### [THE TASK]
Will you quote precisely the lines that run from the top of the material below to the line containing "matt=0.32, gloss=0.42, pitting=0.00009)", both ends included?

### [DATASET SECTION]
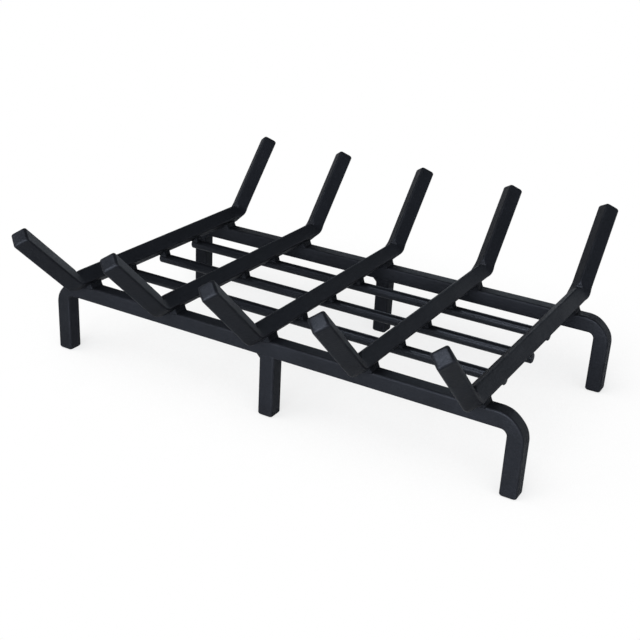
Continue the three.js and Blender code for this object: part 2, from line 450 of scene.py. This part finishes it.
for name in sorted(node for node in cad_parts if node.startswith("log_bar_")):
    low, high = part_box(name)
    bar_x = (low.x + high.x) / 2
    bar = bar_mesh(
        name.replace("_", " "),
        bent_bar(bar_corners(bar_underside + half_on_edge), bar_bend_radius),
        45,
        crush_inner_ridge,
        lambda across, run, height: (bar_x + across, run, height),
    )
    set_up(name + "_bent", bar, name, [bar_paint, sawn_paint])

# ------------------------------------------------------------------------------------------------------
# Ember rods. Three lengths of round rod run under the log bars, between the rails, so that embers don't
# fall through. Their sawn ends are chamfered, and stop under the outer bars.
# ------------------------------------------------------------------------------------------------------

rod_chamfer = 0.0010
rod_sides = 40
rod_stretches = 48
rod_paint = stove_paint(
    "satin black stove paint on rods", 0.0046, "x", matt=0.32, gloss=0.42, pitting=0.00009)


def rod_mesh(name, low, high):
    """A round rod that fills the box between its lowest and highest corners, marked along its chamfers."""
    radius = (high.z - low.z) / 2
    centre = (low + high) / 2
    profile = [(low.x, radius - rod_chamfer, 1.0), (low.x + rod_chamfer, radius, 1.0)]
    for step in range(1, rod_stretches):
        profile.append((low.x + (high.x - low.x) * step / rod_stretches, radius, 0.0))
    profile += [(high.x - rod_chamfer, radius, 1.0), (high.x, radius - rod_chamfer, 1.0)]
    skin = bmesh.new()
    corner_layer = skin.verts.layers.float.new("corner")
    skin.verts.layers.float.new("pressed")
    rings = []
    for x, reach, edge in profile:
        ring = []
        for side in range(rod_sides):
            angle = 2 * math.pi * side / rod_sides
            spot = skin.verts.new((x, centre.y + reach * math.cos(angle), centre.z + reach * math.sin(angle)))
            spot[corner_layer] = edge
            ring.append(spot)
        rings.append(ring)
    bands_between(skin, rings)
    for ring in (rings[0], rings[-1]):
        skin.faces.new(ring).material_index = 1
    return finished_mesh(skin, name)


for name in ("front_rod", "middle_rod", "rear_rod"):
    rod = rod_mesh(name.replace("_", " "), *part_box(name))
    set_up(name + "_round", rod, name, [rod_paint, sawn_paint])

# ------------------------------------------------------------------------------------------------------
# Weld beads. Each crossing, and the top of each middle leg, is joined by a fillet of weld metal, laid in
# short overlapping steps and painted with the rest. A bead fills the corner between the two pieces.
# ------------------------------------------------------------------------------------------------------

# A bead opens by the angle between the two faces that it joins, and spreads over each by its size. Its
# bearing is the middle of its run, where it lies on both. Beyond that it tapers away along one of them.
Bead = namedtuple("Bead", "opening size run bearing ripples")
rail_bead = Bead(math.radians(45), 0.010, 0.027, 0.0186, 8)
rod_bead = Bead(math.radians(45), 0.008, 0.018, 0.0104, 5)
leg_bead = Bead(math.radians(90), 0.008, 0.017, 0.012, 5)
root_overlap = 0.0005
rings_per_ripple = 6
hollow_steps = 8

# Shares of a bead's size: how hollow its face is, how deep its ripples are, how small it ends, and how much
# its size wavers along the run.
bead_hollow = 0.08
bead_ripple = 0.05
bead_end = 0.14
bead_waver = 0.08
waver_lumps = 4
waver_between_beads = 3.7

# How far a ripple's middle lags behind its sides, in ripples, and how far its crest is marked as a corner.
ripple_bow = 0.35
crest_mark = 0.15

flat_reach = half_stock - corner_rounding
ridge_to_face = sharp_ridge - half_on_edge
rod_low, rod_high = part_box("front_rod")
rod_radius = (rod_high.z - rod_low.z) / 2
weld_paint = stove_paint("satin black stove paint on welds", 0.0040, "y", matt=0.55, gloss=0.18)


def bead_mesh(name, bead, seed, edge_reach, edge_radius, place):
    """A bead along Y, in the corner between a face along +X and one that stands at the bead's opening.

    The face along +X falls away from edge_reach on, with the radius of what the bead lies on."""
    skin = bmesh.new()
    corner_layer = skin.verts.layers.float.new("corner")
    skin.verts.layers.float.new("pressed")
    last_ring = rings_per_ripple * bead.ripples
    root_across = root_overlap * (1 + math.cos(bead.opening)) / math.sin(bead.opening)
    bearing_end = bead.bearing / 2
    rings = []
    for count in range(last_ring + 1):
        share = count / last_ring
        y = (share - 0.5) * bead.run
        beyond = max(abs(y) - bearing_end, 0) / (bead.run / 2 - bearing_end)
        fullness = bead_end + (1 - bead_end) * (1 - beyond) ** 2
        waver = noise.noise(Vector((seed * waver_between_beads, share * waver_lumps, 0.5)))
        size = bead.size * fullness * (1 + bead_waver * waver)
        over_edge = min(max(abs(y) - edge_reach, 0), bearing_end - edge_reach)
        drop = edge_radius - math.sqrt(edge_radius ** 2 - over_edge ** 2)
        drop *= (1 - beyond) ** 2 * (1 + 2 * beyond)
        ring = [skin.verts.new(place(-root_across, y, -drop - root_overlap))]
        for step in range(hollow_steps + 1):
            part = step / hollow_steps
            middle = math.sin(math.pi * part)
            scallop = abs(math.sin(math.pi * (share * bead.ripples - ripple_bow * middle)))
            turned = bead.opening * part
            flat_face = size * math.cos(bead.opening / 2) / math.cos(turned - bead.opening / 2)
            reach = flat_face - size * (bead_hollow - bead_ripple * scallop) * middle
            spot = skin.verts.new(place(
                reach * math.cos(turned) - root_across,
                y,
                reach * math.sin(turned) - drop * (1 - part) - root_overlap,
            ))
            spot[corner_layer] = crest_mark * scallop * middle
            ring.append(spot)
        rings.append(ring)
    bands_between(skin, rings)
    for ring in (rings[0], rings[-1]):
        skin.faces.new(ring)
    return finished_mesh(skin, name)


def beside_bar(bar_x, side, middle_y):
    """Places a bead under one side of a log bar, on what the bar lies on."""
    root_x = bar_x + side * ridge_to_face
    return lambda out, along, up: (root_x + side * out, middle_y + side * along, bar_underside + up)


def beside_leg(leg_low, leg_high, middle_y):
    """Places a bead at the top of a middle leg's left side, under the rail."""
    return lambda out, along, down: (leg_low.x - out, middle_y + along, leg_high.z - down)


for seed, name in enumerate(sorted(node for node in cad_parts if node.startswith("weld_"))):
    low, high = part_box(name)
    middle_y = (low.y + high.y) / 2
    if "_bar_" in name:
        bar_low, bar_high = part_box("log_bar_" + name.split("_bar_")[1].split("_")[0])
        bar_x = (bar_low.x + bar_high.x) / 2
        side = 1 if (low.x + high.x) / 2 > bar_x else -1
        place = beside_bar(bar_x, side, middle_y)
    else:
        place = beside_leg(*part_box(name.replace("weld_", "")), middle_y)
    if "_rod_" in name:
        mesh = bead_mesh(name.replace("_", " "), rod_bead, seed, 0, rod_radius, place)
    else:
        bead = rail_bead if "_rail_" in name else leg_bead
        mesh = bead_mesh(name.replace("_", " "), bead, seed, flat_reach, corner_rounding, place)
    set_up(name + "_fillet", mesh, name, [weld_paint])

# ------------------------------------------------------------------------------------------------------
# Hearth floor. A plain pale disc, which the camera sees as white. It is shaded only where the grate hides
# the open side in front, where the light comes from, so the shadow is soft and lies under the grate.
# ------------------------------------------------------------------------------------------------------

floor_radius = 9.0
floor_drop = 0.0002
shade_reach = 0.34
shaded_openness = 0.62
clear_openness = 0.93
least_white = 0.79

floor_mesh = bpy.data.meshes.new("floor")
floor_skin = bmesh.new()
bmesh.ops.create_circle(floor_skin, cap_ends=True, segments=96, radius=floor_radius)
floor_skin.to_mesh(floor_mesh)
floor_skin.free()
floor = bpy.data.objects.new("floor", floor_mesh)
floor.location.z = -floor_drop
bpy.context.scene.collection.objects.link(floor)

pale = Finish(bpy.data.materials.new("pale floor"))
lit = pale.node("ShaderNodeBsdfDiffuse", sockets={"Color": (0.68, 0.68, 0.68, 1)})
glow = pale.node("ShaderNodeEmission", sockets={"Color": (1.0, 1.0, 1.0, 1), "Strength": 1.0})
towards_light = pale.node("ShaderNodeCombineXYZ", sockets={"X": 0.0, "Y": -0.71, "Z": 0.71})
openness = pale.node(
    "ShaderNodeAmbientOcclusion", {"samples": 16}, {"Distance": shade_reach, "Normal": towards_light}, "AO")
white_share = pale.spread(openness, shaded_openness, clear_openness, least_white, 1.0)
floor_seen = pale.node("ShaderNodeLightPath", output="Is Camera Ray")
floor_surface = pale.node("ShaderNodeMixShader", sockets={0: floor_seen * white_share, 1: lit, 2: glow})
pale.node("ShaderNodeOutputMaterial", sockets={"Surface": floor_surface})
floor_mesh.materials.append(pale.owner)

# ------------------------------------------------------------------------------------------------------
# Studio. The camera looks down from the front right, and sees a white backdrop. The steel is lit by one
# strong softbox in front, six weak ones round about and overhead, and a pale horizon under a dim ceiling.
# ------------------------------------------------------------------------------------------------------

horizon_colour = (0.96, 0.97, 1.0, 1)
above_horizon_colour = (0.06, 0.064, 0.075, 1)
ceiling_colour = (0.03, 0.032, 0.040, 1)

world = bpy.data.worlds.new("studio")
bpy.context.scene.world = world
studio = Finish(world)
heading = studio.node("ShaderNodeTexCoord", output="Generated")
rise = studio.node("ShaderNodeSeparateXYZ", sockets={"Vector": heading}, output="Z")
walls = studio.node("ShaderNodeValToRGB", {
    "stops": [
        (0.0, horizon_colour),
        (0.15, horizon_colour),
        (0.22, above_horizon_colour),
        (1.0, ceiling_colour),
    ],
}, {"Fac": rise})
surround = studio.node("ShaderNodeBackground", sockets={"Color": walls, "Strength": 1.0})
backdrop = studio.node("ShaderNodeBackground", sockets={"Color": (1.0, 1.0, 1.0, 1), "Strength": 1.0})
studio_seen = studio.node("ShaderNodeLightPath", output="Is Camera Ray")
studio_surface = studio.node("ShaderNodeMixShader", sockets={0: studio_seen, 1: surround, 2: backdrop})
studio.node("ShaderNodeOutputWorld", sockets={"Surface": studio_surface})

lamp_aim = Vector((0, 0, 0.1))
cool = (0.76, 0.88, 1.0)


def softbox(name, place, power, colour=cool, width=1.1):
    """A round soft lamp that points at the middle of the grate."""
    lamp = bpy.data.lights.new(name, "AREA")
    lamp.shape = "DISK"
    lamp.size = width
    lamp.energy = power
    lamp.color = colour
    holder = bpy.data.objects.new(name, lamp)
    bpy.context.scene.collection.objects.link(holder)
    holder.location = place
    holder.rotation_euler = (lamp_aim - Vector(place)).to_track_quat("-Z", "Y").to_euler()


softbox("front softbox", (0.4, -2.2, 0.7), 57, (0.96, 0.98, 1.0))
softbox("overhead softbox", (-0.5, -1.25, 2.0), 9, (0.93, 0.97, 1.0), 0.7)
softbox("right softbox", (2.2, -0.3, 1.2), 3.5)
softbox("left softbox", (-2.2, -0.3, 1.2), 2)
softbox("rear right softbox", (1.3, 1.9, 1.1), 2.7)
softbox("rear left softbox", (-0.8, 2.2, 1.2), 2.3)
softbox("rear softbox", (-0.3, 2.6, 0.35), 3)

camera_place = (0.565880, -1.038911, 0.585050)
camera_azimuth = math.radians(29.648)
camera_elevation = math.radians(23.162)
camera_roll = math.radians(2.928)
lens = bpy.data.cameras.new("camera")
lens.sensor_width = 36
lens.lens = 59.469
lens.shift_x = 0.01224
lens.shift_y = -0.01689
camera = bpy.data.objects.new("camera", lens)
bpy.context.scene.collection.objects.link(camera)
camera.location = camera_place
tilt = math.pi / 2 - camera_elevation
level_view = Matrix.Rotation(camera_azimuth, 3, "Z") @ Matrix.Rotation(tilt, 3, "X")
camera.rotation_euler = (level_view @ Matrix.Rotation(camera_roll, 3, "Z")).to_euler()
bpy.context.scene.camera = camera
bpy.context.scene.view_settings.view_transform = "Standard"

### [SOLUTION TO THIS EXERCISE]
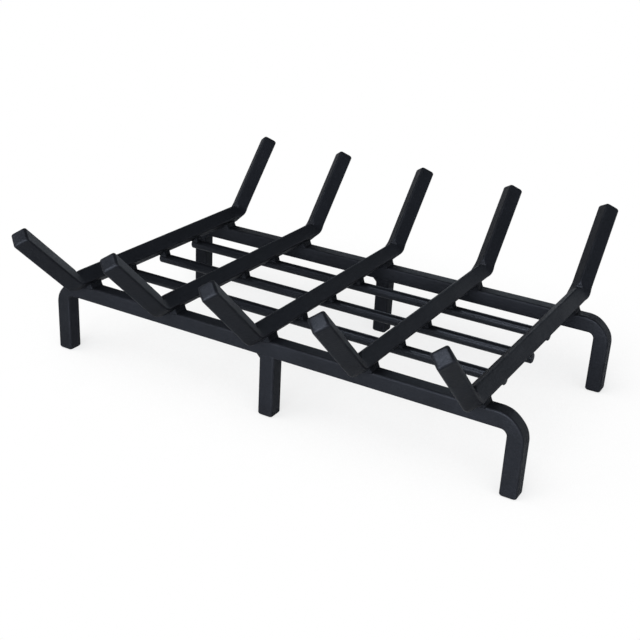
Continue the three.js and Blender code for this object: part 2, from line 450 of scene.py. This part finishes it.
for name in sorted(node for node in cad_parts if node.startswith("log_bar_")):
    low, high = part_box(name)
    bar_x = (low.x + high.x) / 2
    bar = bar_mesh(
        name.replace("_", " "),
        bent_bar(bar_corners(bar_underside + half_on_edge), bar_bend_radius),
        45,
        crush_inner_ridge,
        lambda across, run, height: (bar_x + across, run, height),
    )
    set_up(name + "_bent", bar, name, [bar_paint, sawn_paint])

# ------------------------------------------------------------------------------------------------------
# Ember rods. Three lengths of round rod run under the log bars, between the rails, so that embers don't
# fall through. Their sawn ends are chamfered, and stop under the outer bars.
# ------------------------------------------------------------------------------------------------------

rod_chamfer = 0.0010
rod_sides = 40
rod_stretches = 48
rod_paint = stove_paint(
    "satin black stove paint on rods", 0.0046, "x", matt=0.32, gloss=0.42, pitting=0.00009)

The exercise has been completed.